*DATA BLOCK:*
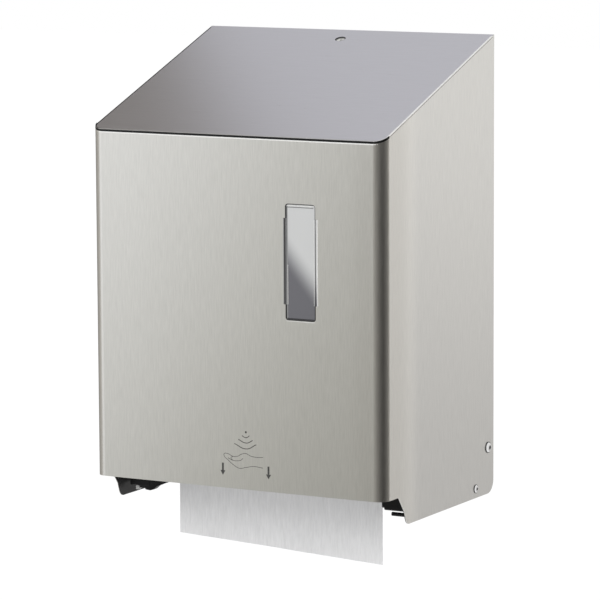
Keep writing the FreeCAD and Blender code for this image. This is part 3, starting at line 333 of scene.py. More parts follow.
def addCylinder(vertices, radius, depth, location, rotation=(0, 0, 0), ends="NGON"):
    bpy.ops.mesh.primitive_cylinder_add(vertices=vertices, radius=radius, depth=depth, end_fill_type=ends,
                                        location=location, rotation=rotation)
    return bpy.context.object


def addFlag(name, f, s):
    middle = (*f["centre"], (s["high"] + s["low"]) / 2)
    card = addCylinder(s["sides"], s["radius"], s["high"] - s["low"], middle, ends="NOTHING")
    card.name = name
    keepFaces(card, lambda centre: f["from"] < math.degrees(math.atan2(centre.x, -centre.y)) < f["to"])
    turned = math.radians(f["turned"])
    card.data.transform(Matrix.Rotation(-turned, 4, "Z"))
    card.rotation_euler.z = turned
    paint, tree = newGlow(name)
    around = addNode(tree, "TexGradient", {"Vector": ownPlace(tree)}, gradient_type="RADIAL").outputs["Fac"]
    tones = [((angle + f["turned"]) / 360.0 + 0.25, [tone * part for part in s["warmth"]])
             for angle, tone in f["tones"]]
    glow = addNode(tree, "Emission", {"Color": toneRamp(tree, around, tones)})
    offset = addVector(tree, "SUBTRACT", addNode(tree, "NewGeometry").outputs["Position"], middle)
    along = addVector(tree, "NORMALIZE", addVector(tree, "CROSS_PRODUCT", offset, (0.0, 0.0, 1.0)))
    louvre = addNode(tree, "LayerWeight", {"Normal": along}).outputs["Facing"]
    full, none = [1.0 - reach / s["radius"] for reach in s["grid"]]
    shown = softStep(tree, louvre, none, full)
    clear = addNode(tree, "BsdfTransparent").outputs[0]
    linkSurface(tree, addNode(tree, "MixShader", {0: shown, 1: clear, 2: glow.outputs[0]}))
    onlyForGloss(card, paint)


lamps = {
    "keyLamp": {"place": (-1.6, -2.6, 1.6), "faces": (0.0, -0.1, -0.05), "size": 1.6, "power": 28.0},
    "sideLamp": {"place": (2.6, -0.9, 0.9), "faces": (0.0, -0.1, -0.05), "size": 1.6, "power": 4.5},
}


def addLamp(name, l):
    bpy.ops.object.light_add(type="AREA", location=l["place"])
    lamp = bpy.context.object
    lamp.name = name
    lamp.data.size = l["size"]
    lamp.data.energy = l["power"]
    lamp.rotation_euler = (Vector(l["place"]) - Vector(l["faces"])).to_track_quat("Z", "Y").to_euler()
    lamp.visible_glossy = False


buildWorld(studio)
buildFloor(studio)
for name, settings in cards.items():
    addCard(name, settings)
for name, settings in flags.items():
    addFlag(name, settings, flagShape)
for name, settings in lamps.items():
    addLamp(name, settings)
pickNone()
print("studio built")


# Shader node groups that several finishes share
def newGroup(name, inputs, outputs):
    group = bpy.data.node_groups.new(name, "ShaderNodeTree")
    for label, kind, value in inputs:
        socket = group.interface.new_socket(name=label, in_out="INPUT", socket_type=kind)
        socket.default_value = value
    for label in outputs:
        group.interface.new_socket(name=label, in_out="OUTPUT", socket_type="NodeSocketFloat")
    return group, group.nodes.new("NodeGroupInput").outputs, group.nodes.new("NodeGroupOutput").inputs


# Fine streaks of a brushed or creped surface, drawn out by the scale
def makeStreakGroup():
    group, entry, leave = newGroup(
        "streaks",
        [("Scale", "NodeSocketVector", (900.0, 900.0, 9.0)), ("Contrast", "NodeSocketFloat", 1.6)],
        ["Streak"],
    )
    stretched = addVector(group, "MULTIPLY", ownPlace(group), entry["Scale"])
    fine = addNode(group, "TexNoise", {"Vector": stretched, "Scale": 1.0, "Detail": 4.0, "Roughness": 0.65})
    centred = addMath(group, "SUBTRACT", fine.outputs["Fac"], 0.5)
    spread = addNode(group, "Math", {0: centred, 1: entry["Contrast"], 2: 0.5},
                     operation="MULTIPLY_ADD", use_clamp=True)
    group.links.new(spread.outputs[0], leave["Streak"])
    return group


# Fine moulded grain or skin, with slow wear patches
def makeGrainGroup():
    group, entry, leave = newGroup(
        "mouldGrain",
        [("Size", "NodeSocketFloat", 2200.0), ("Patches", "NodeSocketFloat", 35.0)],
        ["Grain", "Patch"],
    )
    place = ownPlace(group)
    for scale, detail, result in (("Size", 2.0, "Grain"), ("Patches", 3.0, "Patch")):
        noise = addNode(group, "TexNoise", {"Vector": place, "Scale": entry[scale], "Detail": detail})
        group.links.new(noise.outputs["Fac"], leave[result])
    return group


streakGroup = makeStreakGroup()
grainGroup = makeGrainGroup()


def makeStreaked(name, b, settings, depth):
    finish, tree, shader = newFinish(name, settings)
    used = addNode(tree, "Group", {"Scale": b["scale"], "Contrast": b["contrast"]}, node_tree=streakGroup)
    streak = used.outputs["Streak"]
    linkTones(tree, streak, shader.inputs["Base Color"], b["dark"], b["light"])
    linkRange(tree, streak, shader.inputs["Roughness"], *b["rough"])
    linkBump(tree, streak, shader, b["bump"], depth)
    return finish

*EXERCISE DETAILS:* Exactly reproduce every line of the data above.

*SOLVED EXERCISE:*
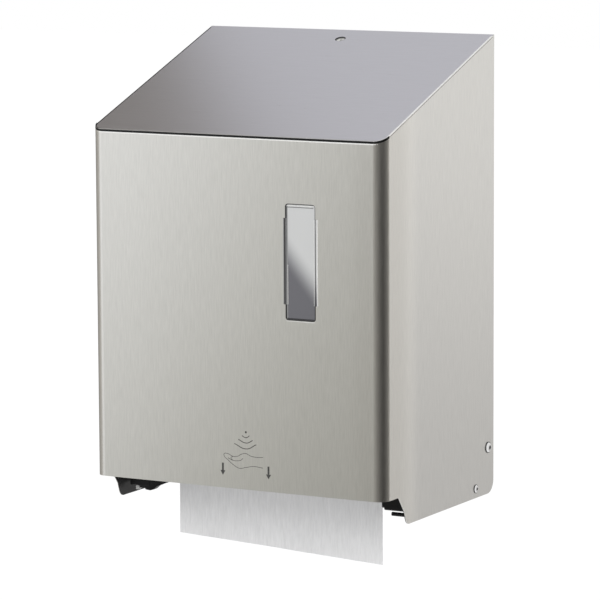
Keep writing the FreeCAD and Blender code for this image. This is part 3, starting at line 333 of scene.py. More parts follow.
def addCylinder(vertices, radius, depth, location, rotation=(0, 0, 0), ends="NGON"):
    bpy.ops.mesh.primitive_cylinder_add(vertices=vertices, radius=radius, depth=depth, end_fill_type=ends,
                                        location=location, rotation=rotation)
    return bpy.context.object


def addFlag(name, f, s):
    middle = (*f["centre"], (s["high"] + s["low"]) / 2)
    card = addCylinder(s["sides"], s["radius"], s["high"] - s["low"], middle, ends="NOTHING")
    card.name = name
    keepFaces(card, lambda centre: f["from"] < math.degrees(math.atan2(centre.x, -centre.y)) < f["to"])
    turned = math.radians(f["turned"])
    card.data.transform(Matrix.Rotation(-turned, 4, "Z"))
    card.rotation_euler.z = turned
    paint, tree = newGlow(name)
    around = addNode(tree, "TexGradient", {"Vector": ownPlace(tree)}, gradient_type="RADIAL").outputs["Fac"]
    tones = [((angle + f["turned"]) / 360.0 + 0.25, [tone * part for part in s["warmth"]])
             for angle, tone in f["tones"]]
    glow = addNode(tree, "Emission", {"Color": toneRamp(tree, around, tones)})
    offset = addVector(tree, "SUBTRACT", addNode(tree, "NewGeometry").outputs["Position"], middle)
    along = addVector(tree, "NORMALIZE", addVector(tree, "CROSS_PRODUCT", offset, (0.0, 0.0, 1.0)))
    louvre = addNode(tree, "LayerWeight", {"Normal": along}).outputs["Facing"]
    full, none = [1.0 - reach / s["radius"] for reach in s["grid"]]
    shown = softStep(tree, louvre, none, full)
    clear = addNode(tree, "BsdfTransparent").outputs[0]
    linkSurface(tree, addNode(tree, "MixShader", {0: shown, 1: clear, 2: glow.outputs[0]}))
    onlyForGloss(card, paint)


lamps = {
    "keyLamp": {"place": (-1.6, -2.6, 1.6), "faces": (0.0, -0.1, -0.05), "size": 1.6, "power": 28.0},
    "sideLamp": {"place": (2.6, -0.9, 0.9), "faces": (0.0, -0.1, -0.05), "size": 1.6, "power": 4.5},
}


def addLamp(name, l):
    bpy.ops.object.light_add(type="AREA", location=l["place"])
    lamp = bpy.context.object
    lamp.name = name
    lamp.data.size = l["size"]
    lamp.data.energy = l["power"]
    lamp.rotation_euler = (Vector(l["place"]) - Vector(l["faces"])).to_track_quat("Z", "Y").to_euler()
    lamp.visible_glossy = False


buildWorld(studio)
buildFloor(studio)
for name, settings in cards.items():
    addCard(name, settings)
for name, settings in flags.items():
    addFlag(name, settings, flagShape)
for name, settings in lamps.items():
    addLamp(name, settings)
pickNone()
print("studio built")


# Shader node groups that several finishes share
def newGroup(name, inputs, outputs):
    group = bpy.data.node_groups.new(name, "ShaderNodeTree")
    for label, kind, value in inputs:
        socket = group.interface.new_socket(name=label, in_out="INPUT", socket_type=kind)
        socket.default_value = value
    for label in outputs:
        group.interface.new_socket(name=label, in_out="OUTPUT", socket_type="NodeSocketFloat")
    return group, group.nodes.new("NodeGroupInput").outputs, group.nodes.new("NodeGroupOutput").inputs


# Fine streaks of a brushed or creped surface, drawn out by the scale
def makeStreakGroup():
    group, entry, leave = newGroup(
        "streaks",
        [("Scale", "NodeSocketVector", (900.0, 900.0, 9.0)), ("Contrast", "NodeSocketFloat", 1.6)],
        ["Streak"],
    )
    stretched = addVector(group, "MULTIPLY", ownPlace(group), entry["Scale"])
    fine = addNode(group, "TexNoise", {"Vector": stretched, "Scale": 1.0, "Detail": 4.0, "Roughness": 0.65})
    centred = addMath(group, "SUBTRACT", fine.outputs["Fac"], 0.5)
    spread = addNode(group, "Math", {0: centred, 1: entry["Contrast"], 2: 0.5},
                     operation="MULTIPLY_ADD", use_clamp=True)
    group.links.new(spread.outputs[0], leave["Streak"])
    return group


# Fine moulded grain or skin, with slow wear patches
def makeGrainGroup():
    group, entry, leave = newGroup(
        "mouldGrain",
        [("Size", "NodeSocketFloat", 2200.0), ("Patches", "NodeSocketFloat", 35.0)],
        ["Grain", "Patch"],
    )
    place = ownPlace(group)
    for scale, detail, result in (("Size", 2.0, "Grain"), ("Patches", 3.0, "Patch")):
        noise = addNode(group, "TexNoise", {"Vector": place, "Scale": entry[scale], "Detail": detail})
        group.links.new(noise.outputs["Fac"], leave[result])
    return group


streakGroup = makeStreakGroup()
grainGroup = makeGrainGroup()


def makeStreaked(name, b, settings, depth):
    finish, tree, shader = newFinish(name, settings)
    used = addNode(tree, "Group", {"Scale": b["scale"], "Contrast": b["contrast"]}, node_tree=streakGroup)
    streak = used.outputs["Streak"]
    linkTones(tree, streak, shader.inputs["Base Color"], b["dark"], b["light"])
    linkRange(tree, streak, shader.inputs["Roughness"], *b["rough"])
    linkBump(tree, streak, shader, b["bump"], depth)
    return finish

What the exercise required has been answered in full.